We determine that in the interests of maintaining incentive levels that reward performance, we will not modify the PBI payments to remove the 8% discount rate at this time. Parties express concern with market disruption and uncertainty caused by making this change at this stage of the CSI program. They also contend that insufficient information was provided regarding the magnitude of any budget shortfall that this change is designed to fix. Commission analysis of the budget status indicates that removing the 8% discount rate for future applicants could provide as much as $50 million more for the incentive budget. Indeed, we are concerned that payments to PBI systems are significantly higher than payments made on an up-front, or EPBB basis. Nevertheless, we agree that modifying PBI payments at this time will cause some market disruption. Some of the savings we would realize if we lowered PBI payments can be achieved in a combination of other ways, such as by shifting administrative funds and by continued monitoring of applicants that dropout and applying those reserved funds to new applicants. Therefore, we will not change PBI payments at this time.

Furthermore, given the magnitude of this potential shortfall and its implications on the program's ability to achieve the overall capacity goals, we are somewhat disappointed that this issue was not flagged earlier by the PAs as it became apparent. We reiterate that one of the basic functions of the PAs is to monitor the program to ensure it operates within it budgetary constraints while also fulfilling its overall programmatic objectives.

Therefore, we reaffirm that pursuant to statute, the CSI program, inclusive of its various programmatic elements, including the General Market Program, the Single Family Affordable Solar Homes Program, the Multi-Family Affordable Solar Homes Program, the Research, Development and Demonstration Program, and the Solar Water Heating Pilot Program, is limited to an overall cost cap of $2.1668 billion. We caution the PAs that they must keep a close and careful watch on the funds reserved for CSI applications to ensure they do not exceed the CSI statutory spending cap of $2.1668 billion. The PAs must effectively manage the program budgets, including their respective incentive allocations, to ensure that the program's total budget liabilities do not exceed the spending cap. The PAs should ensure they adhere to CSI Handbook project deadline requirements so that incentive funds reserved for inactive and cancelled projects can be made available to other projects before the CSI total spending cap is reached.

Specifically, the PAs must ensure they stop issuing additional incentive reservations to a given customer segment (e.g. residential or commercial) if doing so would result in budget liabilities exceeding the amount of funding authorized and available to support incentives for that customer segment.
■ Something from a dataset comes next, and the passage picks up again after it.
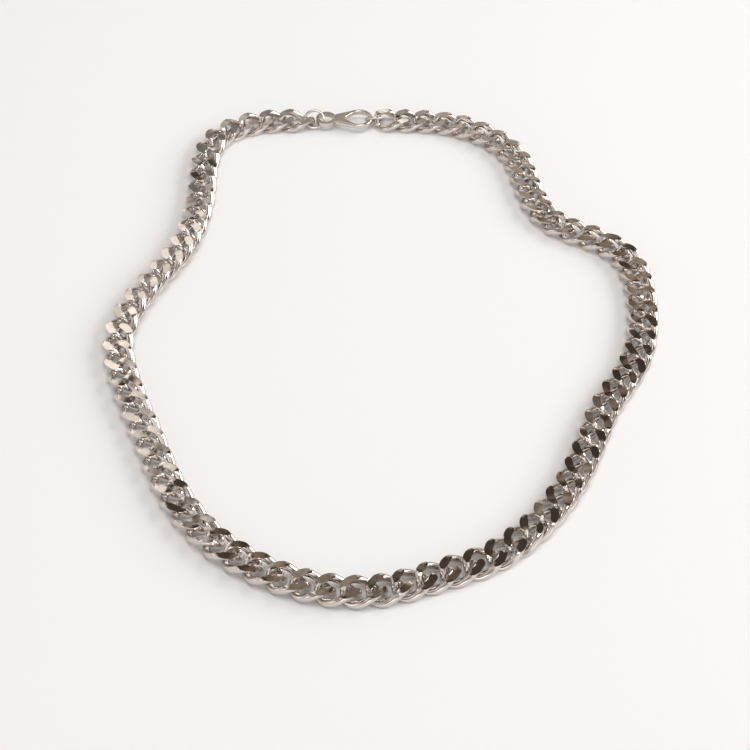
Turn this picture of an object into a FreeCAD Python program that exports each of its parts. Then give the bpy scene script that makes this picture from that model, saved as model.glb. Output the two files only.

We will require the PAs, on a weekly basis, to publicly post their remaining incentive budget, including how much funding and how many megawatts remain available in each sector, as well as an estimate of how far the remaining incentive budget will last through the step table. In the case of PBI systems, the PAs have already been directed to set aside funds sufficient to cover the anticipated PBI payment amounts based on estimated performance for each PBI project. We know from experience that these estimates are necessarily imperfect. As such, prudent management of the program suggests the PAs may wish to build in some buffer to account for potential overproduction relative to those estimates. While we do not require the PAs to establish a specific buffer, we remind the PAs to be mindful of this issue, given the overall cost cap to which this program is subject.

Finally, we will require the PAs to file a report on a quarterly basis in this proceeding or any successor proceeding indicating all dollars encumbered by the program by customer segment (i.e., residential and non-residential), including total incentives paid and reserved. The PAs should also attempt to report incentives paid and reserved by step level, to the extent possible. This report should include the full amount of monies that are anticipated to be required for PBI payments to systems subscribed under the program as well as an estimate of the monies that will be needed for each PA to reach its megawatt program goals. The PAs should coordinate with Energy Division staff on all CSI reports to ensure consistency of format wherever possible. The first report should include data through September 30, 2010 and will be due on October 20, 2010. The reports should be filed quarterly thereafter, 20 days after the end of the quarter on a calendar year basis.

In comments on the proposed decision, PG&E again recommends a specific buffer amount for each PA to help ensure it does not exceed budgeted incentive funds. Moreover, PG&E suggests a public process to discuss and clarify any budget buffer as well as numerous details the PAs will need to engage in as the CSI program nears the end of its incentive funding. We will not specify an exact buffer percentage at this time, but we agree with PG&E that a public process would be useful for discussion of administrative details such as mechanisms to forecast remaining funds, cease processing reservations when funds are no longer available, reallocate funds should they become available due to applicants that drop out, and potentially create a waiting list of applicants. Therefore, we will direct the PAs to coordinate with Energy Division to propose CSI Handbook revisions, to be filed by Advice Letter no later than January 15, 2011, to explain the administrative details described above and any other mechanisms or processes that need to be considered as the CSI general market program approaches its statutory spending cap.